Douglas bought it from American. It got a new serial number, 43159, but was flown under the old N15579 until the first DC-3S went to the Air Force. It kept N30000 for at least 10 years until it was sold and reregistered as N222H.
Maybe Douglas is still sitting on that nice round 30000, because it hasn’t appeared on another airplane since its fourth application. The old DC-3 isn’t dead, so maybe a fifth N30000 will be seen sometime.
THE FIRST NC30000: A 1941 Douglas DC-3A was used by the company as a demonstrator and executive transport. Here it carries post-Pearl Harbor civil markings — a big U.S. on each side of the fuselage and the military star-in-circle insignia on the wing opposite the registration number.

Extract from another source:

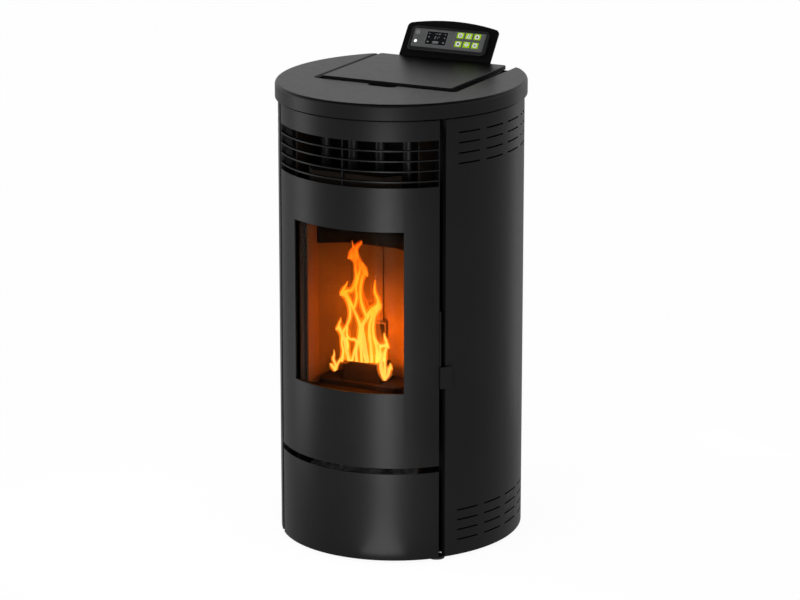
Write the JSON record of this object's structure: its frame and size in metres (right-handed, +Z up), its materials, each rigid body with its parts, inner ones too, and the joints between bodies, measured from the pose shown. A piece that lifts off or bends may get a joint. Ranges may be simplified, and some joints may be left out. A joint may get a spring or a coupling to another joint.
{
  "type": "pellet stove",
  "caption": "Free-standing pellet stove: curved glazed door, warm-air grille, hopper lid, ash drawer, keypad panel, rear flue spigot.",
  "frame": {"origin": "centre of the overall footprint, on the floor", "axes": "+Z up, the door faces -Y, the flue spigot points along +Y, +X is the side with the door handle"},
  "size_m": [0.512, 0.5359, 1.0388],
  "materials": {
    "black_sheet": "satin black powder coat",
    "black_casting": "dark casting",
    "firebox_steel": "matt heat paint",
    "zinc_sheet": "zinc plated",
    "tube_steel": "plain steel tube",
    "fire_board": "pressed mineral board",
    "door_glass": "clear heat-proof glass",
    "rope": "woven fibre",
    "seal_rubber": "soft seal",
    "black_plastic": "fine grain",
    "membrane": "printed film",
    "display": "gloss window",
    "lens": "gloss",
    "green_keys": "moulded",
    "motor_case": "cast",
    "fan_wheel": "sheet"
  },
  "bodies": {
    "stove": {"air_inlet_pipe": "tube_steel", "auger_motor": "motor_case", "auger_tube": "firebox_steel", "base_plate": "zinc_sheet", "burn_pot_tray": "black_casting", "control_board": "black_plastic", "control_housing": "black_plastic", "control_plate": "black_sheet", "display_module": "display", "door_hinge_brackets": "black_sheet", "drawer_runners": "zinc_sheet", "exhaust_fan_housing": "tube_steel", "exhaust_fan_motor": "motor_case", "firebox_baffle": "firebox_steel", "firebox_boards": "fire_board", "firebox_shell": "firebox_steel", "frame_posts": "black_sheet", "heat_exchanger_tubes": "firebox_steel", "hopper": "zinc_sheet", "hopper_grate": "tube_steel", "hopper_seal": "seal_rubber", "igniter": "tube_steel", "indicator_lenses": "lens", "keypad_bezel": "black_plastic", "keypad_membrane": "membrane", "lid_hinge_brackets": "zinc_sheet", "mains_inlet": "black_plastic", "rear_panel": "black_sheet", "rear_panel_screws": "tube_steel", "room_fan_housing": "zinc_sheet", "room_fan_motor": "motor_case", "side_panel_left": "black_sheet", "side_panel_right": "black_sheet", "smoke_duct": "firebox_steel", "top_plate": "black_sheet"},
    "door": {"door_panel": "black_sheet", "door_grille": "black_sheet", "door_inner_frame": "firebox_steel", "door_glass": "door_glass", "glass_gasket": "rope", "door_rope_seal": "rope"},
    "handle": {"door_handle": "black_sheet"},
    "lid": {"hopper_lid": "black_sheet"},
    "ash_drawer": {"ash_drawer_front": "black_sheet", "ash_drawer_box": "zinc_sheet"},
    "burn_pot": {"burn_pot": "black_casting"},
    "auger": {"auger_screw": "tube_steel"},
    "exhaust_fan": {"exhaust_impeller": "fan_wheel"},
    "room_fan": {"room_fan_rotor": "fan_wheel"},
    "switch_rocker": {"power_switch_rocker": "black_plastic"},
    "key_1": {"key_1": "green_keys"},
    "key_2": {"key_2": "green_keys"},
    "key_3": {"key_3": "green_keys"},
    "key_4": {"key_4": "green_keys"},
    "key_5": {"key_5": "green_keys"},
    "key_6": {"key_6": "green_keys"},
    "foot_front_left": {"levelling_foot_front_left": "black_plastic"},
    "foot_front_right": {"levelling_foot_front_right": "black_plastic"},
    "foot_rear_left": {"levelling_foot_rear_left": "black_plastic"},
    "foot_rear_right": {"levelling_foot_rear_right": "black_plastic"}
  },
  "joints": [
    {"name": "door_swing", "type": "hinge", "parent": "stove", "child": "door", "pos_m": [-0.16695, -0.17552, 0.565], "axis": [0, 0, -1], "range_deg": [0, 110]},
    {"name": "handle_pull", "type": "hinge", "parent": "door", "child": "handle", "pos_m": [0.17375, -0.16966, 0.495], "axis": [-0.6561, -0.7547, 0], "range_deg": [0, 20]},
    {"name": "lid_lift", "type": "hinge", "parent": "stove", "child": "lid", "pos_m": [0, 0.1975, 0.9624], "axis": [-1, 0, 0], "range_deg": [0, 90]},
    {"name": "ash_drawer_slide", "type": "slide", "parent": "stove", "child": "ash_drawer", "axis": [0, -1, 0], "range_m": [0, 0.2]},
    {"name": "burn_pot_lift", "type": "slide", "parent": "stove", "child": "burn_pot", "axis": [0, 0, 1], "range_m": [0, 0.1]},
    {"name": "auger_turn", "type": "hinge", "parent": "stove", "child": "auger", "pos_m": [0, 0.128, 0.345], "axis": [0, -0.7071, 0.7071], "continuous": true},
    {"name": "exhaust_fan_spin", "type": "hinge", "parent": "stove", "child": "exhaust_fan", "pos_m": [0.06, 0.098, 0.15], "axis": [1, 0, 0], "continuous": true},
    {"name": "room_fan_spin", "type": "hinge", "parent": "stove", "child": "room_fan", "pos_m": [-0.116, 0.118, 0.084], "axis": [1, 0, 0], "continuous": true},
    {"name": "power_switch_tilt", "type": "hinge", "parent": "stove", "child": "switch_rocker", "pos_m": [-0.117, 0.207, 0.205], "axis": [1, 0, 0], "range_deg": [0, 16]},
    {"name": "key_1_press", "type": "slide", "parent": "stove", "child": "key_1", "axis": [0, 0.7965, -0.6046], "range_m": [0, 0.0005], "stiffness_N_per_m": 800},
    {"name": "key_2_press", "type": "slide", "parent": "stove", "child": "key_2", "axis": [0, 0.7965, -0.6046], "range_m": [0, 0.0005], "stiffness_N_per_m": 800},
    {"name": "key_3_press", "type": "slide", "parent": "stove", "child": "key_3", "axis": [0, 0.7965, -0.6046], "range_m": [0, 0.0005], "stiffness_N_per_m": 800},
    {"name": "key_4_press", "type": "slide", "parent": "stove", "child": "key_4", "axis": [0, 0.7965, -0.6046], "range_m": [0, 0.0005], "stiffness_N_per_m": 800},
    {"name": "key_5_press", "type": "slide", "parent": "stove", "child": "key_5", "axis": [0, 0.7965, -0.6046], "range_m": [0, 0.0005], "stiffness_N_per_m": 800},
    {"name": "key_6_press", "type": "slide", "parent": "stove", "child": "key_6", "axis": [0, 0.7965, -0.6046], "range_m": [0, 0.0005], "stiffness_N_per_m": 800},
    {"name": "foot_front_left_screw", "type": "slide", "parent": "stove", "child": "foot_front_left", "axis": [0, 0, -1], "range_m": [0, 0.012]},
    {"name": "foot_front_right_screw", "type": "slide", "parent": "stove", "child": "foot_front_right", "axis": [0, 0, -1], "range_m": [0, 0.012]},
    {"name": "foot_rear_left_screw", "type": "slide", "parent": "stove", "child": "foot_rear_left", "axis": [0, 0, -1], "range_m": [0, 0.012]},
    {"name": "foot_rear_right_screw", "type": "slide", "parent": "stove", "child": "foot_rear_right", "axis": [0, 0, -1], "range_m": [0, 0.012]}
  ]
}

AFTER DOUGLAS SOLD the first DC-3S to the Air Force in 1951, its N30000 registration was transferred to the second DC-3S, which had been converted from prewar DC-3 NC15579 and was still using the same number. The first DC-3S used 1,475-hp Wright Cyclone engines. The second used 1,300-hp Pratt and Whitney’s. This photo was taken in August 1958 at Douglas.
NO. 2: The second NC30000 was a former U.S. Army C-47A, the military cargo version of the DC-3A. Douglas bought it from government surplus right after the war and converted it to the first DC-3C, a moderately refurbished C-47. This plane was used on company business until 1949, and was then passed on to a new owner. The photo was taken in September 1946.
THREE’S THE CHARM: The third user of N30000 was another surplus C-47. An airline had used it briefly, then Douglas bought it and modified it extensively as the first DC-3S, or Super DC-3. Neither the airlines nor the Air Force ordered production articles, but the Navy had 100 of its R4Ds rebuilt as R4D-8s. They were re-designated C- 117Ds in 1962.